The mayor is understood to think the consortium behind the project, of which the Reuben brothers hold a 50% stake, is not progressing quickly enough and could be in danger.

Conservative members of the London Assembly said the brothers were not Iranian, but had been born in India of Iraqi Jewish parents.

Brian Coleman, assembly Member for Barnet and Camden, said: "This is the latest anti-Semitic remark by Livingstone, he clearly has a major problem with the Jewish business community."

The Reuben brothers remain completely committed to the Stratford City project
Reuben brothers statement

The brothers released a statement saying the mayor's comments were "totally inaccurate".

"The Reuben brothers remain completely committed to the Stratford City project in its entirety as well as the Olympic opportunity," the statement added.

"They are working extremely hard to deliver the development for the long-term benefit of London and Londoners.
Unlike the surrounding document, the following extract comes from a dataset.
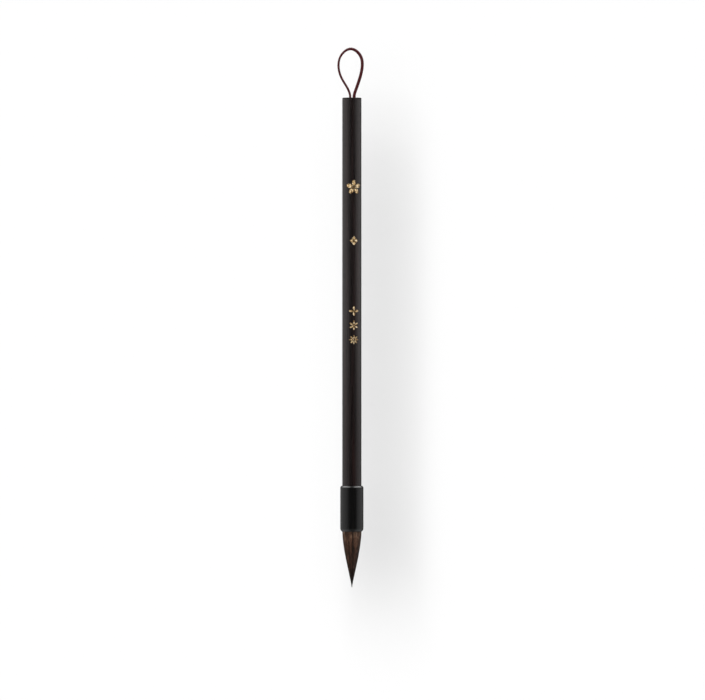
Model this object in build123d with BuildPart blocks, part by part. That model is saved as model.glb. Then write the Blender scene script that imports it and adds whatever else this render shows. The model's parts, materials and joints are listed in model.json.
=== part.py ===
from build123d import *
import os
from math import cos, radians, sin

# Calligraphy brush, hanging point down.
# The origin is the brush's point, +Z runs up along the shaft to the hanging loop,
# and -Y is the face with the gold ornaments. Millimetres.

# ---- driving dimensions -----------------------------------------------------

tuft_length = 24.5  # free hair, from the ferrule's mouth to the point
tip_radius = 0.1
ferrule_length = 20.1
ferrule_radius = 5.08
shaft_length = 170.1  # what shows above the ferrule
shaft_radius = 4.2
loop_height = 21.4  # of the cord's centre line above the shaft's top face

glue_gap = 0.05  # between pieces that are glued together

# ---- ferrule ----------------------------------------------------------------

mouth_radius = 4.3  # bore that takes the hair roots
mouth_depth = 10.0
tenon_bore_radius = 3.3
lip_height = 1.5  # the lip rounds in from here to the mouth
lip_round = 1.7
shoulder_round = 1.0

# ---- shaft ------------------------------------------------------------------

tenon_radius = tenon_bore_radius - glue_gap
tenon_length = 8.0
tenon_chamfer = 0.5
groove_depth = 0.25  # glue grooves round the tenon
groove_width = 0.6
groove_count = 3
groove_pitch = 1.8
top_round = 0.4
cavity_radius = 2.6  # drilled from the top for the cord's knot
cavity_depth = 14.0
plug_length = 6.0
passage_radius = 1.6  # through the plug, for the two strands

# ---- cord -------------------------------------------------------------------

cord_radius = 0.45
hinge_lift = 0.6  # the loop flops about a line this far above the shaft's top face
end_round = 0.4  # of the strand ends, which turn on that line
left_strand = -0.75  # where the two strands leave the plug
right_strand = 0.99
knot_radius = 1.9
knot_height = 3.4
tail_length = 3.0

# ---- tuft -------------------------------------------------------------------

swing_depth = 7.0  # the tuft bends about a point this far below the mouth
swing_radius = 3.6  # the hair's radius there
swing_clearance = 0.35  # between the swinging hair and its root
root_length = 9.0  # of the bound roots inside the ferrule
collar_length = 0.6  # of the root above its thread
waist_radius = 3.62  # of the roots under the thread
thread_radius = 0.2
thread_turns = 5
thread_pitch = 0.44
resin_thickness = 0.7
layer_gap = 0.05
lining_end = 8.0  # heights where the shorter layers stop, above the point
mantle_end = 4.0

# ---- gold ornaments ---------------------------------------------------------

face_turn = 13.0  # degrees from the front towards +X
engraving_depth = 0.45
gold_recess = 0.2  # the gold lies this far below the wood
gold_gap = 0.02
blossom_height = 175.4  # heights of their centres above the point
diamond_height = 152.0
top_floret_height = 121.2
floret_pitch = 6.3

# A reach runs from an ornament's centre to the middle of its petals, stamens or rhombi.
blossom_petals = 5
blossom_petal_size = (1.15, 0.88)  # half length, half width
blossom_reach = 2.0
stamen_radius = 0.2
stamen_reach = 0.84
blossom_heart_radius = 0.38
rhombus_size = (0.8, 0.95)  # half width, half height
rhombus_reach = (1.0, 1.15)  # across, up
floret_petal_half_length = 0.78
floret_reach = 1.28
floret_heart_radius = 0.3

# ---- heights worked out from them -------------------------------------------

mouth = tuft_length
swing = mouth - swing_depth
ferrule_top = mouth + ferrule_length
ferrule_step = mouth + mouth_depth
root_top = mouth + root_length
shaft_bottom = ferrule_top + glue_gap
shaft_top = ferrule_top + shaft_length
hinge_height = shaft_top + hinge_lift

# Outlines are (radius, height) from the mouth down to the point.
tuft_outline = [
    (mouth_radius - glue_gap, mouth),
    (4.12, 21.5),
    (swing_radius, swing),
    (2.92, 13.7),
    (1.99, 9.3),
    (1.21, 5.9),
    (0.64, 3.3),
    (tip_radius, 0),
]
core_outline = [(1.4, swing), (1.2, 12.0), (0.85, 7.0), (0.5, 3.0), (tip_radius, 0)]
lining_outline = [(2.65, swing), (2.2, 12.5), (1.3, lining_end)]

# The loop's centre line is (across, rise above the shaft's top face).
loop_outline = [
    (left_strand, hinge_lift),
    (-1.8, 3.7),
    (-4.7, 8.95),
    (-5.85, 13.8),
    (-4.87, 18.15),
    (-0.4, loop_height),
    (3.81, 18.15),
    (4.54, 13.8),
    (3.65, 8.95),
    (1.85, 3.7),
    (right_strand, hinge_lift),
]


def widened(outline, gap):
    """The same outline, moved out from the axis by a gap."""
    return [(radius + gap, height) for radius, height in outline]


# ---- shaft and its plug -----------------------------------------------------


def face_plane(height):
    """Upright plane through the axis that looks out at the ornaments."""
    turn = radians(face_turn)
    return Plane(
        origin=(0, 0, height),
        x_dir=(cos(turn), sin(turn), 0),
        z_dir=(sin(turn), -cos(turn), 0),
    )


def blossom(grow):
    """Round petals, a stamen between each two, and a heart."""
    half_length, half_width = blossom_petal_size
    with PolarLocations(blossom_reach, blossom_petals, start_angle=90):
        Ellipse(half_length + grow, half_width + grow)
    with PolarLocations(stamen_reach, blossom_petals, start_angle=90 + 180 / blossom_petals):
        Circle(stamen_radius + grow)
    Circle(blossom_heart_radius + grow)


def diamond(grow):
    """Four small rhombi set in one large one."""
    half_width, half_height = (half + grow for half in rhombus_size)
    across, up = rhombus_reach
    with Locations((across, 0), (0, up), (-across, 0), (0, -up)):
        Polygon((half_width, 0), (0, half_height), (-half_width, 0), (0, -half_height))


def floret(grow, petals, half_width):
    """Narrow petals round a heart."""
    with PolarLocations(floret_reach, petals, start_angle=90):
        Ellipse(floret_petal_half_length + grow, half_width + grow)
    Circle(floret_heart_radius + grow)


def shell(inner, outer):
    """Round shell along the whole shaft, to cut an ornament's layer from."""
    with BuildPart() as layer:
        with BuildSketch(Plane.XY.offset(shaft_bottom)):
            Circle(outer)
            Circle(inner, mode=Mode.SUBTRACT)
        extrude(amount=shaft_length)
    return layer.part


def ornament(name, grow, layer):
    """An outline pushed out through the shaft's face and kept where it meets a layer."""
    draw, shape, height = ornaments[name]
    with BuildPart() as piece:
        with BuildSketch(face_plane(height)):
            draw(grow, *shape)
        extrude(amount=shaft_radius + engraving_depth)
        add(layer, mode=Mode.INTERSECT)
    return piece


# Each ornament's outline, a floret's petal count and half width, and its height.
ornaments = {
    "gold_blossom": (blossom, (), blossom_height),
    "gold_diamond": (diamond, (), diamond_height),
    "gold_floret_upper": (floret, (4, 0.5), top_floret_height),
    "gold_floret_middle": (floret, (6, 0.36), top_floret_height - floret_pitch),
    "gold_floret_lower": (floret, (8, 0.28), top_floret_height - 2 * floret_pitch),
}

engraving_floor = shaft_radius - engraving_depth
engraving_layer = shell(engraving_floor, shaft_radius + engraving_depth)
gold_layer = shell(engraving_floor + gold_gap, shaft_radius - gold_recess)

with BuildPart() as shaft:
    with BuildSketch(Plane.XY.offset(shaft_bottom)):
        Circle(shaft_radius)
    extrude(amount=shaft_top - shaft_bottom)
    fillet(shaft.edges().sort_by(Axis.Z)[-1], top_round)
    with BuildSketch(Plane.XY.offset(shaft_bottom)):
        Circle(tenon_radius)
    extrude(amount=-tenon_length)
    chamfer(shaft.edges().sort_by(Axis.Z)[0], tenon_chamfer)
    for turn in range(groove_count):
        with BuildSketch(Plane.XY.offset(shaft_bottom - (turn + 1) * groove_pitch)):
            Circle(tenon_radius + glue_gap)
            Circle(tenon_radius - groove_depth, mode=Mode.SUBTRACT)
        extrude(amount=groove_width, mode=Mode.SUBTRACT)
    with Locations((0, 0, shaft_top)):
        Hole(cavity_radius, depth=cavity_depth)
    for name in ornaments:
        add(ornament(name, gold_gap, engraving_layer).part, mode=Mode.SUBTRACT)

with BuildPart() as end_plug:
    with BuildSketch(Plane.XY.offset(shaft_top)):
        Circle(cavity_radius - glue_gap)
        Circle(passage_radius, mode=Mode.SUBTRACT)
    extrude(amount=-plug_length)

# ---- ferrule ----------------------------------------------------------------

with BuildPart() as ferrule:
    with BuildSketch(Plane.XZ):
        with BuildLine():
            RadiusArc(
                (mouth_radius, mouth),
                (ferrule_radius, mouth + lip_height),
                -lip_round,
            )
            Polyline(
                (ferrule_radius, mouth + lip_height),
                (ferrule_radius, ferrule_top),
                (tenon_bore_radius, ferrule_top),
                (tenon_bore_radius, ferrule_step),
                (mouth_radius, ferrule_step),
                (mouth_radius, mouth),
            )
        make_face()
    revolve(axis=Axis.Z)
    rim = ferrule.edges().filter_by(GeomType.CIRCLE).group_by(Axis.Z)[-1]
    fillet(rim.sort_by(SortBy.RADIUS)[-1], shoulder_round)

# ---- tuft: the bound root ---------------------------------------------------


def turned(outline, top):
    """Solid of revolution under an outline, closed by the axis and carried up to a height."""
    with BuildPart() as body:
        with BuildSketch(Plane.XZ):
            with BuildLine():
                Spline(*outline)
                Polyline(outline[0], (outline[0][0], top), (0, top), (0, outline[-1][1]), outline[-1])
            make_face()
        revolve(axis=Axis.Z)
    return body.part


thread_length = thread_turns * thread_pitch
waist_top = root_top - collar_length
waist_bottom = waist_top - thread_length - 2 * thread_radius

with BuildPart() as tuft_root:
    add(turned(tuft_outline, root_top))
    split(bisect_by=Plane.XY.offset(swing), keep=Keep.TOP)
    with Locations((0, 0, swing)):
        Sphere(swing_radius + swing_clearance, mode=Mode.SUBTRACT)
    with BuildSketch(Plane.XY.offset(waist_bottom)):
        Circle(mouth_radius)
        Circle(waist_radius, mode=Mode.SUBTRACT)
    extrude(amount=waist_top - waist_bottom, mode=Mode.SUBTRACT)

with BuildPart() as root_thread:
    coil_radius = waist_radius + layer_gap + thread_radius
    coil_bottom = waist_bottom + thread_radius
    with BuildLine():
        coil = Helix(thread_pitch, thread_length, coil_radius, center=(0, 0, coil_bottom))
    with BuildSketch(Plane(origin=coil @ 0, z_dir=coil % 0)):
        Circle(thread_radius)
    sweep(path=coil, is_frenet=True)

with BuildPart() as root_resin:
    with BuildSketch(Plane.XY.offset(root_top + layer_gap)):
        Circle(mouth_radius - glue_gap)
    extrude(amount=resin_thickness)

# ---- tuft: the free hairs, in three layers ----------------------------------

# All that swings stays under a dome centred on the swing point.
with BuildPart() as swing_room:
    with Locations((0, 0, swing)):
        Sphere(swing_radius)
    with BuildSketch(Plane.XY.offset(swing)):
        Circle(mouth_radius)
    extrude(amount=-swing)

dome_top = swing + swing_radius

with BuildPart() as core_hairs:
    add(turned(core_outline, dome_top))
    add(swing_room.part, mode=Mode.INTERSECT)

with BuildPart() as lining_hairs:
    add(turned(lining_outline, dome_top))
    add(turned(widened(core_outline, layer_gap), dome_top), mode=Mode.SUBTRACT)
    add(swing_room.part, mode=Mode.INTERSECT)

with BuildPart() as mantle_hairs:
    add(turned(tuft_outline, root_top))
    split(bisect_by=Plane.XY.offset(mantle_end), keep=Keep.TOP)
    add(turned(widened(core_outline, layer_gap), dome_top), mode=Mode.SUBTRACT)
    add(turned(widened(lining_outline, layer_gap), dome_top), mode=Mode.SUBTRACT)
    add(swing_room.part, mode=Mode.INTERSECT)

# ---- cord -------------------------------------------------------------------

with BuildPart() as hanging_loop:
    with BuildLine(Plane.XZ):
        Spline(
            *[(across, shaft_top + rise) for across, rise in loop_outline],
            tangents=[(0, 1), (0, -1)],
        )
        for strand in (left_strand, right_strand):
            Line((strand, hinge_height - cord_radius), (strand, hinge_height))
    with BuildSketch(Plane(origin=(left_strand, 0, hinge_height - cord_radius))):
        Circle(cord_radius)
    sweep()
    fillet(hanging_loop.edges().group_by(Axis.Z)[0], end_round)

with BuildPart() as cord_knot:
    knot_top = shaft_top - plug_length - glue_gap
    with Locations((0, 0, knot_top - knot_height / 2)):
        Cylinder(knot_radius, knot_height)
    fillet(cord_knot.edges().filter_by(GeomType.CIRCLE), knot_radius / 2)
    with BuildSketch(Plane.XY.offset(knot_top - knot_height - tail_length)):
        with Locations((left_strand, 0), (right_strand, 0)):
            Circle(cord_radius)
    extrude(amount=tail_length + knot_height + glue_gap + plug_length)

# ---- labels and files -------------------------------------------------------

pieces = {
    "shaft": shaft,
    "end_plug": end_plug,
    "ferrule": ferrule,
    "tuft_root": tuft_root,
    "root_thread": root_thread,
    "root_resin": root_resin,
    "core_hairs": core_hairs,
    "lining_hairs": lining_hairs,
    "mantle_hairs": mantle_hairs,
    "hanging_loop": hanging_loop,
    "cord_knot": cord_knot,
}
for name in ornaments:
    pieces[name] = ornament(name, 0, gold_layer)

os.makedirs("parts", exist_ok=True)
for name, piece in pieces.items():
    piece.part.label = name
    export_step(piece.part, "parts/" + name + ".step")
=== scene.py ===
import json
import math

import bpy
import numpy as np
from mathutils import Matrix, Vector


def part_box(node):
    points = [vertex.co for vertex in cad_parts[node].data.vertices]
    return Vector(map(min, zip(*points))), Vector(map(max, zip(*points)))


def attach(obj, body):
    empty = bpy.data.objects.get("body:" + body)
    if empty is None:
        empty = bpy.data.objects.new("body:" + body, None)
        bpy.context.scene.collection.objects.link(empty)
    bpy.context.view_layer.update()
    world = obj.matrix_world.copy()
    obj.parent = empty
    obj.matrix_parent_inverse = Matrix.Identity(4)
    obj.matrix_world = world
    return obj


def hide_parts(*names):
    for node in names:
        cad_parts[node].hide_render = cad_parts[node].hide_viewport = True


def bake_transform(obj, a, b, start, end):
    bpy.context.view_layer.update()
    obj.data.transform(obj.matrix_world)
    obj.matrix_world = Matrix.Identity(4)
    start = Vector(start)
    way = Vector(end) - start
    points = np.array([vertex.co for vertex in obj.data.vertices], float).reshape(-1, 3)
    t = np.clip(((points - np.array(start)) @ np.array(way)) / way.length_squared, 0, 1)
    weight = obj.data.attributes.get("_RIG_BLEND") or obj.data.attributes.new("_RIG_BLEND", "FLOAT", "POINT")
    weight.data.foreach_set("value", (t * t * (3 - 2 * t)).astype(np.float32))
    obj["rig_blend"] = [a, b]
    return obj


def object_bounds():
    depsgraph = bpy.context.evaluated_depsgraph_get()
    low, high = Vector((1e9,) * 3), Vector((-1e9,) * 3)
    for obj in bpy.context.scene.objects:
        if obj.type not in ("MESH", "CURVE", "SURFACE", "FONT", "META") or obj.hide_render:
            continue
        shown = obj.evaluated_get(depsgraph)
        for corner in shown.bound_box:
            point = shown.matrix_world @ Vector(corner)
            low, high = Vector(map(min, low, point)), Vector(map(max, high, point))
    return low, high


# Looks for the calligraphy brush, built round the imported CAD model. Metres.
# The brush hangs point down: +Z runs up the shaft, and -Y is the face with the ornaments.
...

That is what they shall continue to do.

"Mr Livingstone's comments on the Reuben brothers' role in the Paddington and White City developments are also unsubstantiated."

The row follows the mayor's four-week suspension for comparing Evening Standard journalist Oliver Finegold to a Nazi concentration camp guard.

Mr Livingstone, however, won a last-minute attempt to remain London's mayor pending an appeal against the verdict, which was handed down by the Adjudication Panel for England.